Lecture by Professor Dr.-Ing. Christoph Schnoor of the Unitec Institute of Technology in Auckland, New Zealand

Born in Vienna, Ernst Plischke studied under Oskar Strnad, Josef Frank and Peter Behrens. With his Employment Office in Liesing (1931), he was able to design a ground-breaking work. Standing up for his Jewish wife, he emigrated with his family to New Zealand in 1939.

He designed multi-units and urban ensembles for the Department of Housing Construction of the New Zealand Government. 1948 he formed his own practice in partnership with New Zealand-born Cedric Firth (1908–1994), through which he realised many houses, a number of churches and one way-leading office building. In 1963, Plischke returned to Vienna, to become Professor at the Academy of Fine Arts. Plischke felt obliged to honour brief, place and context of his designs. He rejected formalism – but had strong formal aspirations. In his designs, he strived for abstraction and reduction to what he felt was the essential core of architecture.

Christoph Schnoor

Associate Professor Dr.-Ing.
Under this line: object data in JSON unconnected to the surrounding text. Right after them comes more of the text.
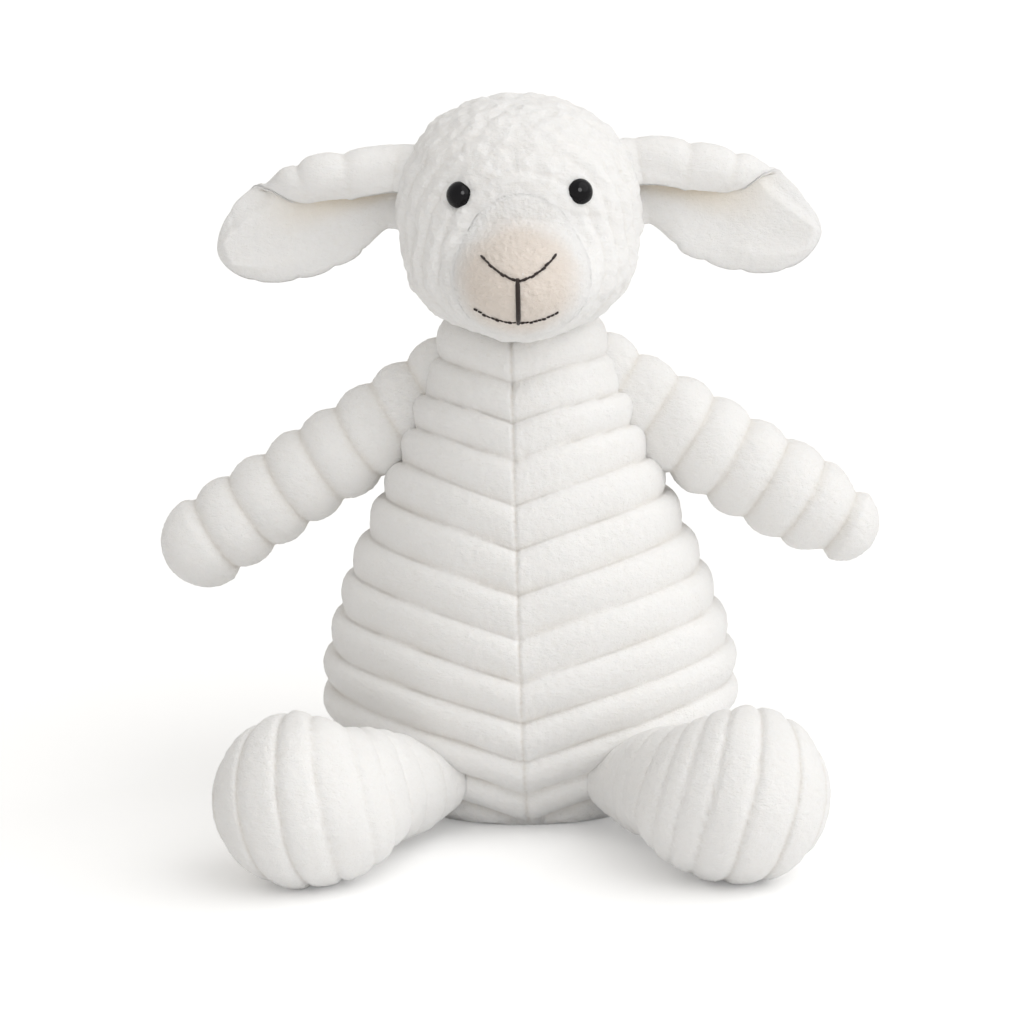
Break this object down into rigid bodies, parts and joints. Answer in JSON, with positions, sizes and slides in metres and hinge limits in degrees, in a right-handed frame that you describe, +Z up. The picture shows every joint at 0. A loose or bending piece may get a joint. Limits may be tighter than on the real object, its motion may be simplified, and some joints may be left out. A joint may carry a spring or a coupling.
{
  "type": "plush sheep",
  "caption": "Seated plush sheep in off-white ribbed pile, with drooping rolled ears, floppy arms and legs, round feet, a smooth beige muzzle and a stitched nose and mouth",
  "frame": {"origin": "centre of the flat seat underneath the body", "axes": "+Z up, the face looks along -Y, +X is the sheep's own left; at rest it sits"},
  "size_m": [0.2449, 0.2055, 0.2391],
  "materials": {
    "ribbed_pile": "ribbed plush pile",
    "muzzle_pile": "short smooth pile",
    "ear_lining": "short smooth pile",
    "fibre_fill": "loose polyester fibre",
    "liner_cloth": "plain woven liner",
    "dark_thread": "twisted thread",
    "eye_plastic": "polished black",
    "washer_plastic": "moulded"
  },
  "bodies": {
    "body": {"left_body_panel": "ribbed_pile", "right_body_panel": "ribbed_pile", "seat_panel": "ribbed_pile", "seat_pellet_bag": "liner_cloth", "body_stuffing": "fibre_fill"},
    "neck": {"neck_stuffing": "fibre_fill"},
    "head": {"left_head_panel": "ribbed_pile", "right_head_panel": "ribbed_pile", "muzzle_panel": "muzzle_pile", "head_stuffing": "fibre_fill", "nose_thread": "dark_thread", "cleft_thread": "dark_thread", "mouth_thread": "dark_thread", "left_eye": "eye_plastic", "right_eye": "eye_plastic", "left_eye_washer": "washer_plastic", "right_eye_washer": "washer_plastic"},
    "right_ear": {"right_ear_back": "ribbed_pile", "right_ear_lining": "ear_lining"},
    "left_ear": {"left_ear_back": "ribbed_pile", "left_ear_lining": "ear_lining"},
    "right_arm": {"right_arm_front": "ribbed_pile", "right_arm_back": "ribbed_pile", "right_arm_stuffing": "fibre_fill"},
    "left_arm": {"left_arm_front": "ribbed_pile", "left_arm_back": "ribbed_pile", "left_arm_stuffing": "fibre_fill"},
    "right_leg": {"right_leg_skin": "ribbed_pile", "right_leg_stuffing": "fibre_fill", "right_foot_pellet_bag": "liner_cloth"},
    "left_leg": {"left_leg_skin": "ribbed_pile", "left_leg_stuffing": "fibre_fill", "left_foot_pellet_bag": "liner_cloth"},
    "tail": {"tail_skin": "ribbed_pile", "tail_stuffing": "fibre_fill"}
  },
  "joints": [
    {"name": "neck_turn", "type": "hinge", "parent": "body", "child": "neck", "pos_m": [0, -0.004, 0.147], "axis": [0, 0, 1], "range_deg": [-30, 30], "stiffness_Nm_per_rad": 0.1},
    {"name": "head_nod", "type": "hinge", "parent": "neck", "child": "head", "pos_m": [0, -0.004, 0.147], "axis": [0.9986, 0.0523, 0], "range_deg": [-20, 15], "stiffness_Nm_per_rad": 0.3},
    {"name": "right_ear_flap", "type": "hinge", "parent": "head", "child": "right_ear", "pos_m": [-0.04085, -0.00571, 0.20666], "axis": [0.1724, 0.009, 0.985], "range_deg": [-45, 30], "stiffness_Nm_per_rad": 0.003},
    {"name": "left_ear_flap", "type": "hinge", "parent": "head", "child": "left_ear", "pos_m": [0.0408, -0.00143, 0.20666], "axis": [0.1724, 0.009, -0.985], "range_deg": [-45, 30], "stiffness_Nm_per_rad": 0.003},
    {"name": "right_arm_swing", "type": "hinge", "parent": "body", "child": "right_arm", "pos_m": [-0.04066, 0, 0.13242], "axis": [0.3744, 0, 0.9273], "range_deg": [-55, 55], "stiffness_Nm_per_rad": 0.02},
    {"name": "left_arm_swing", "type": "hinge", "parent": "body", "child": "left_arm", "pos_m": [0.04066, 0, 0.13242], "axis": [0.3744, 0, -0.9273], "range_deg": [-55, 55], "stiffness_Nm_per_rad": 0.02},
    {"name": "right_leg_lift", "type": "hinge", "parent": "body", "child": "right_leg", "pos_m": [-0.03681, -0.04959, 0.02396], "axis": [-0.8741, 0.4857, 0], "range_deg": [-70, 40]},
    {"name": "left_leg_lift", "type": "hinge", "parent": "body", "child": "left_leg", "pos_m": [0.03681, -0.04959, 0.02396], "axis": [-0.8741, -0.4857, 0], "range_deg": [-70, 40]},
    {"name": "tail_wag", "type": "hinge", "parent": "body", "child": "tail", "pos_m": [0, 0.061, 0.044], "axis": [0, 0, 1], "range_deg": [-50, 50], "stiffness_Nm_per_rad": 0.002}
  ]
}
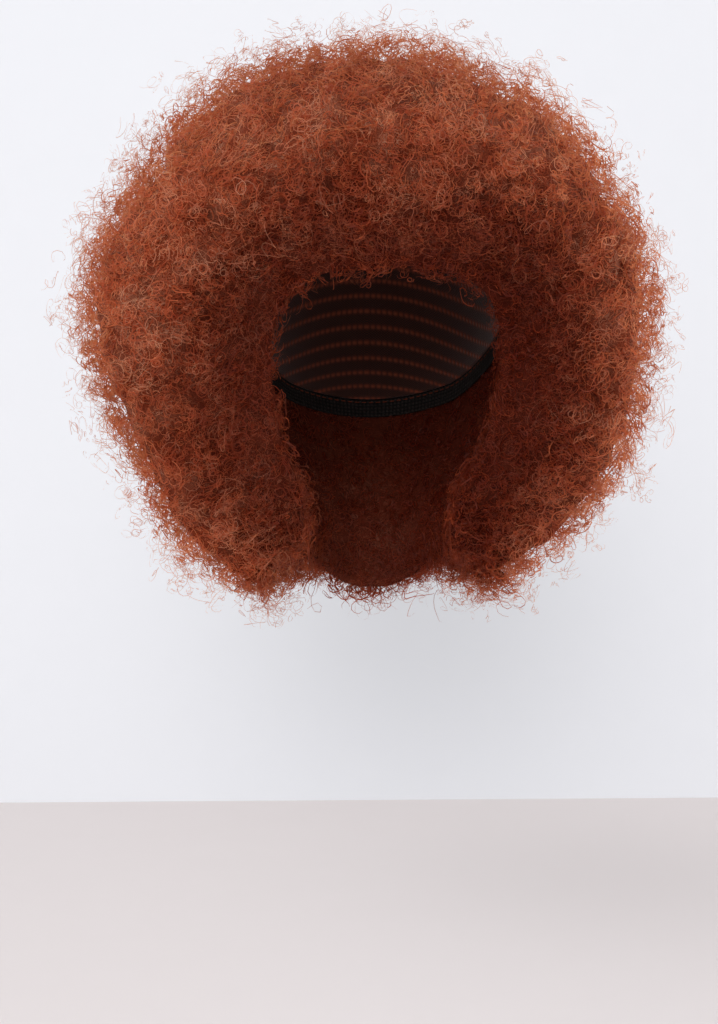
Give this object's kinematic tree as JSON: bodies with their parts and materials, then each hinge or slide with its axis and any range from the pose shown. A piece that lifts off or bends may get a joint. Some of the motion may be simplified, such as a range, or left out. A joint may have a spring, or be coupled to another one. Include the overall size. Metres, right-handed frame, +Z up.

Christoph Schnoor has been teaching and researching at the Unitec Institute of Technology in Auckland, New Zealand, since 2004. After completing his doctorate at the TU Berlin on Le Corbusier's earliest urban design theories, he has published widely on him.
Le Corbusier's Practical Aesthetic of the City was published by Routledge in 2020.

The research focus on Modernist architecture has led to many publications, including on the historian Colin Rowe - and not least on Ernst Plischke.

Another field of research concerns the South Pacific, where Schnoor studies the interactions between German colonial architecture and indigenous architecture in Samoa.